**Given request**
Copy out each line in the material below that has the word "None".

★ ★ ★ ★ ★ ★ ★

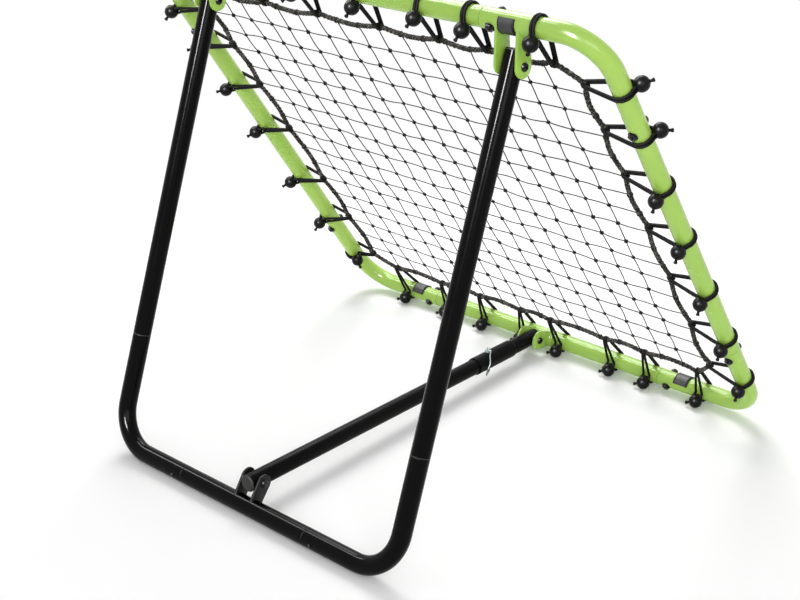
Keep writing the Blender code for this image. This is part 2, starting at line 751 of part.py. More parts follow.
def build_legs(legs, black):
    """Two leg tubes, two bent corners and the bottom tube, with one facet flat on the floor."""
    phase = -LEG_LEAN + pi / TUBE_SIDES
    foot = -Z * LEG_LENGTH
    seam = -(LEG_LENGTH - LEG_SEAM_REACH) + MESH_GAP / 2
    tubes = {}
    for hand, side in (("left", X), ("right", -X)):
        outer, inner = spigot_profile(seam, LEG_OVERRUN, True, False)
        tube = straight_tube(f"leg_tube_{hand}", side * LEG_X, Z, side, -Y, (outer, inner),
                             -phase, black, legs)
        corner = corner_tube(f"leg_corner_{hand}", side * LEG_X + foot, Z, -side,
                             (LEG_SEAM_REACH - MESH_GAP / 2, FOOT_SEAM_REACH - MESH_GAP / 2),
                             LEG_BEND_RADIUS, -Y, -phase, black, legs)
        tubes[hand] = {"tube": tube, "corner": corner}
    half = LEG_X - FOOT_SEAM_REACH - MESH_GAP / 2
    tubes["foot"] = straight_tube("leg_bottom_tube", foot, X, -Z, -Y, spigot_profile(-half, half),
                                  -phase, black, legs)
    return tubes


def build_leg_caps(legs, strut, plastic):
    """Domed plugs in the open ends of the legs and of the strut."""
    profile = cap_profile(TUBE_RADIUS, BORE_RADIUS)
    for hand, place in (("left", LEG_X), ("right", -LEG_X)):
        cap = bmesh.new()
        turned(cap, X * place + Z * LEG_OVERRUN, Z, X, profile, TUBE_SIDES)
        part(f"leg_end_cap_{hand}", cap, plastic, legs)
    cap = bmesh.new()
    end = STRUT_SPAN + STRUT_TUBE_OVERRUN
    profile = cap_profile(STRUT_DIA / 2, STRUT_DIA / 2 - STRUT_WALL)
    turned(cap, Y * end, Y, X, profile, TUBE_SIDES)
    part("strut_end_cap", cap, plastic, strut)


def cap_profile(tube_radius, bore_radius):
    plug = bore_radius * cos(pi / TUBE_SIDES) - MESH_GAP
    return (
        (-CAP_PLUG_LENGTH, 0),
        (-CAP_PLUG_LENGTH, plug),
        (MESH_GAP, plug),
        (MESH_GAP, tube_radius),
        (CAP_DOME, 0.75 * tube_radius),
        (CAP_DOME, 0),
    )


def button_joints():
    """Each spring button: its name, its place, its way out and the run of the tube round it."""
    rise = -(LEG_LENGTH - LEG_SEAM_REACH + SNAP_SETBACK)
    foot_x = LEG_X - FOOT_SEAM_REACH + SNAP_SETBACK
    foot = -Z * LEG_LENGTH
    back = Y * cos(LEG_LEAN) - Z * sin(LEG_LEAN)
    return (
        ("leg_left", X * LEG_X + Z * rise, X, Z),
        ("leg_right", -X * LEG_X + Z * rise, X, Z),
        ("foot_left", X * foot_x + foot, back, -X),
        ("foot_right", -X * foot_x + foot, back, X),
    )


def build_buttons(legs, tubes, steel):
    """Domed buttons pushed out through both tube walls by a strip spring inside the spigot."""
    radius = BUTTON_DIA / 2
    flange_top = SPIGOT_BORE * cos(pi / TUBE_SIDES) ** 2 - 3 * MESH_GAP
    flange_low = flange_top - BUTTON_FLANGE_HEIGHT
    proud = TUBE_RADIUS + BUTTON_PROUD
    profile = (
        (flange_low, 0),
        (flange_low, BUTTON_FLANGE_DIA / 2),
        (flange_top - MESH_GAP, BUTTON_FLANGE_DIA / 2),
        (flange_top, radius),
        (proud - 0.6 * radius, radius),
        (proud - 0.15 * radius, 0.6 * radius),
        (proud, 0),
    )
    holes = bmesh.new()
    for name, place, out, run in button_joints():
        button = bmesh.new()
        turned(button, Vector((0, 0, 0)), out, run, profile, BOLT_SIDES)
        part(f"{name}_button", button, steel, legs, place)
        rod(holes, place, out, run, SPIGOT_BORE / 2, TUBE_DIA, hole_radius(radius))
        spring = bmesh.new()
        strip_spring(spring, place, out, run, flange_low - BUTTON_TRAVEL - MESH_GAP)
        part(f"{name}_spring", spring, steel, legs)
    tool = guide("button_holes", holes, steel, legs)
    for item in (tubes["left"]["tube"], tubes["right"]["tube"], tubes["left"]["corner"],
                 tubes["right"]["corner"], tubes["foot"]):
        boolean(item, tool)


def strip_spring(bm, place, out, run, top):
    """A strip folded back on itself: one leg on the far wall, the other where the button stops."""
    side = out.cross(run)
    flat_bore = SPIGOT_BORE * cos(pi / TUBE_SIDES)
    low = MESH_GAP - (flat_bore ** 2 - (SPRING_WIDTH / 2) ** 2) ** 0.5
    middle = (top + low) / 2
    bend = (top - low) / 2
    outline = []
    for radius, order in ((bend, 1), (bend - SPRING_STRIP, -1)):
        stretch = []
        for k in range(5):
            angle = -pi / 2 + pi * k / 4
            stretch.append((SPRING_LENGTH - bend + radius * cos(angle), middle + radius * sin(angle)))
        ends = [(-BUTTON_DIA / 2, middle - radius), (-BUTTON_DIA / 2, middle + radius)]
        stretch = [ends[0]] + stretch + [ends[1]]
        outline += stretch[::order]
    near = []
    far = []
    for along, height in outline:
        point = place + run * along + out * height
        near.append(bm.verts.new(point - side * (SPRING_WIDTH / 2)))
        far.append(bm.verts.new(point + side * (SPRING_WIDTH / 2)))
    skin(bm, near, far)
    bm.faces.new(near)
    bm.faces.new(far)


def build_strut_bracket_rear(legs, tubes, black):
    """Two ears welded to the bottom tube, with the bolt's head and nut seated in them."""
    pivot = Y * REAR_PIVOT_BACK + Z * REAR_PIVOT_UP
    foot = -Z * LEG_LENGTH
    ear_inner = STRUT_DIA / 2 + STRUT_EAR_GAP
    outline = ear_outline(TUBE_RADIUS - WELD_DEPTH, pivot, REAR_EAR_RADIUS, radians(60.0))
    outline = [point + foot for point in outline]
    ears = bmesh.new()
    plate(ears, outline, EAR_THICKNESS, ear_inner)
    plate(ears, outline, EAR_THICKNESS, -ear_inner - EAR_THICKNESS)
    boolean(tubes["foot"], guide("strut_ears_rear", ears, black, legs), "UNION")
    shank = PIVOT_BOLT_DIA / 2
    head = PIVOT_HEAD_DIA / 2
    seat = ear_inner + EAR_THICKNESS + MESH_GAP
    profile = (
        (ear_inner - PIVOT_STUB_LENGTH, 0),
        (ear_inner - PIVOT_STUB_LENGTH, shank),
        (seat, shank),
        (seat, head),
        (seat + 0.75 * PIVOT_HEAD_HEIGHT, 0.7 * head),
        (seat + PIVOT_HEAD_HEIGHT, 0),
    )
    for name, way in (("strut_bolt_rear_head", X), ("strut_bolt_rear_nut", -X)):
        bolt = bmesh.new()
        turned(bolt, pivot + foot, way, Y, profile, BOLT_SIDES)
        part(name, bolt, black, legs)
    hole = bmesh.new()
    rod(hole, pivot + foot, X, Y, -2 * ear_inner, 2 * ear_inner, hole_radius(shank))
    boolean(tubes["foot"], guide("strut_bolt_hole_rear", hole, black, legs))


def build_strut(strut, front_hole, black):
    """A long tube in a wider socket, which swings on its neck at the front bracket."""
    radius = STRUT_DIA / 2
    bore = radius - STRUT_WALL
    socket = STRUT_SOCKET_DIA / 2
    socket_bore = radius + MESH_GAP
    flare = socket - radius
    outer = (
        (-STRUT_NECK_OVERRUN, radius),
        (STRUT_NECK_LENGTH, radius),
        (STRUT_NECK_LENGTH + 2 * flare, socket),
        (STRUT_SOCKET_END, socket),
    )
    inner = (
        (-STRUT_NECK_OVERRUN, bore),
        (STRUT_TUBE_START - 2 * flare, bore),
        (STRUT_TUBE_START - flare, socket_bore),
        (STRUT_SOCKET_END, socket_bore),
    )
    phase = pi / TUBE_SIDES
    front = straight_tube("strut_socket", Vector((0, 0, 0)), Y, Z, X, (outer, inner), phase, black, strut)
    end = STRUT_SPAN + STRUT_TUBE_OVERRUN
    outer = ((STRUT_TUBE_START, radius), (end, radius))
    inner = ((STRUT_TUBE_START, bore), (end, bore))
    rear = straight_tube("strut_tube", Vector((0, 0, 0)), Y, Z, X, (outer, inner), phase, black, strut)
    boolean(front, front_hole)
    cross = bmesh.new()
    rod(cross, Y * LOCK_PIN_REACH, Z, X, -2 * socket, 2 * socket, hole_radius(LOCK_PIN_DIA / 2))
    tool = guide("lock_pin_hole", cross, black, strut)
    boolean(front, tool)
    boolean(rear, tool)
    rear_cross = bmesh.new()
    rod(rear_cross, Y * STRUT_SPAN, X, Y, -2 * radius, 2 * radius, hole_radius(PIVOT_BOLT_DIA / 2))
    boolean(rear, guide("strut_pivot_hole_rear", rear_cross, black, strut))


def build_lock_pin(strut, steel):
    """A pin down through the socket, and a wire bail from its eye round to its tip."""
    socket = STRUT_SOCKET_DIA / 2
    seat = socket * cos(pi / TUBE_SIDES) + MESH_GAP
    pin = LOCK_PIN_DIA / 2
    head = LOCK_HEAD_DIA / 2
    place = Y * LOCK_PIN_REACH
    origin = Vector((0, 0, 0))
    profile = (
        (-seat - LOCK_PIN_TIP, 0),
        (-seat - LOCK_PIN_TIP, 0.5 * pin),
        (-seat - 0.7 * LOCK_PIN_TIP, pin),
        (seat, pin),
        (seat, head),
        (seat + LOCK_HEAD_HEIGHT, head),
        (seat + LOCK_HEAD_HEIGHT, 0),
    )
    body = bmesh.new()
    turned(body, origin, Z, X, profile, BOLT_SIDES)
    pin_item = part("lock_pin", body, steel, strut, place)
    eye = bmesh.new()
    half = LOCK_EYE_WIDTH / 2
    eye_z = seat + LOCK_HEAD_HEIGHT + 0.35 * LOCK_EYE_DIA
    rod(eye, Z * eye_z, Y, X, -half, half, LOCK_EYE_DIA / 2)
    boolean(pin_item, guide("lock_pin_eye", eye, steel, strut, place), "UNION")
    hole = bmesh.new()
    wire = BAIL_WIRE_DIA / 2
    rod(hole, Z * eye_z, Y, X, -2 * half, 2 * half, wire + BOLT_CLEARANCE, ROPE_SIDES)
    boolean(pin_item, guide("lock_pin_eye_hole", hole, steel, strut, place))
    clear = socket + wire + 2 * MESH_GAP
    low = -seat - 0.55 * LOCK_PIN_TIP
    route = (
        (0.0, -half - 0.001, 0.0),
        (0.0, half + 0.001, 0.0),
        (-0.003, half + 0.0022, 0.0),
        (-head - wire - 2 * MESH_GAP, half + 0.001, -0.0006),
        (-clear * 0.62, half * 0.8, clear * 0.84 - eye_z),
        (-clear * 1.02, half * 0.6, clear * 0.2 - eye_z),
        (-clear * 0.98, 0.0, -clear * 0.42 - eye_z),
        (-clear * 0.72, 0.0, low * 0.98 - eye_z),
        (-clear * 0.45, 0.0, low - eye_z),
        (-pin - wire - MESH_GAP, 0.0, low - eye_z + 0.0004),
    )
    bail = bmesh.new()
    cord(bail, [Vector(point) for point in route], wire, ROPE_SIDES)
    part("pin_bail", bail, steel, strut, place + Z * eye_z)


def build():
    clear_scene()
    green = finish("lime_powder_coat", (0.38, 0.68, 0.10), 0.32)
    black = finish("black_powder_coat", (0.012, 0.012, 0.013), 0.28)
    bolt_black = finish("black_bolts", (0.02, 0.02, 0.022), 0.4)
    plastic = finish("black_plastic", (0.018, 0.018, 0.02), 0.35)
    rubber = finish("grey_rubber", (0.05, 0.05, 0.055), 0.6)
    rope = finish("edge_rope", (0.03, 0.025, 0.022), 0.85)
    twine = finish("net_twine", (0.03, 0.025, 0.022), 0.8)
    steel = finish("zinc_steel", (0.62, 0.63, 0.64), 0.3, 1.0)

    frame = empty("frame_plane", None, (0, DEPTH_SHIFT, FRAME_RISE), -FRAME_LEAN)
    legs = empty("leg_fold", frame, (0, HINGE_BACK, HINGE_UP), LEG_LEAN + FRAME_LEAN)
    strut = empty("strut_fold", frame, (0, FRONT_PIVOT_BACK, FRONT_PIVOT_UP), STRUT_RISE + FRAME_LEAN)

    loops = loops_by_side()
    frame_tubes = build_net_frame(frame, green)
    build_frame_bolts(frame, frame_tubes, bolt_black)
    build_pads(frame, rubber)
    leg_tubes = build_legs(legs, black)
    build_hinges(frame, leg_tubes, green, bolt_black)
    build_leg_caps(legs, strut, plastic)
    build_buttons(legs, leg_tubes, steel)
    build_strut_bracket_rear(legs, leg_tubes, black)
    front_hole = build_strut_bracket_front(frame, green, bolt_black)
    build_strut(strut, front_hole, black)
    build_lock_pin(strut, steel)
    build_net(frame, loops, twine)
    build_rope_and_loops(frame, loops, rope, plastic)
    bpy.context.view_layer.update()


build()
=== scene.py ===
import bpy
import bmesh
from math import acos, atan2, ceil, cos, degrees, hypot, pi, radians, sin
from mathutils import Matrix, Vector
from random import Random


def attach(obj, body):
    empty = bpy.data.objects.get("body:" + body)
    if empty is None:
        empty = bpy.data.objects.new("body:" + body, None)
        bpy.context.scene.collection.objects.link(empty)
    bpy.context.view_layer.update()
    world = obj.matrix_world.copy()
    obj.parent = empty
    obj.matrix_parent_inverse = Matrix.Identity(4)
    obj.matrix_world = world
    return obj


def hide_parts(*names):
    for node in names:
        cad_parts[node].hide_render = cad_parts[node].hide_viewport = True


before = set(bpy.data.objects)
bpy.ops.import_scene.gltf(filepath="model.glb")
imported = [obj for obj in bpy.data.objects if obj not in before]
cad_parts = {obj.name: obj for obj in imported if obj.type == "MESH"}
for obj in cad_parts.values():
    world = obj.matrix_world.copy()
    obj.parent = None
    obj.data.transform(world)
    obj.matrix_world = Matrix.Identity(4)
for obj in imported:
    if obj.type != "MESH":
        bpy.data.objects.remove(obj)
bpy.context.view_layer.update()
print("frame loaded")

xAxis = Vector((1, 0, 0))
yAxis = Vector((0, 1, 0))
zAxis = Vector((0, 0, 1))
zero = Vector((0, 0, 0))
hands = (("left", 1), ("right", -1))


class Settings(dict):
    # A dictionary whose entries are also read and set by name
    __getattr__ = dict.__getitem__
    __setattr__ = dict.__setitem__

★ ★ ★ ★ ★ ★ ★

**Result for this exercise**
    frame = empty("frame_plane", None, (0, DEPTH_SHIFT, FRAME_RISE), -FRAME_LEAN)
    if empty is None:
        empty = bpy.data.objects.new("body:" + body, None)
    obj.parent = None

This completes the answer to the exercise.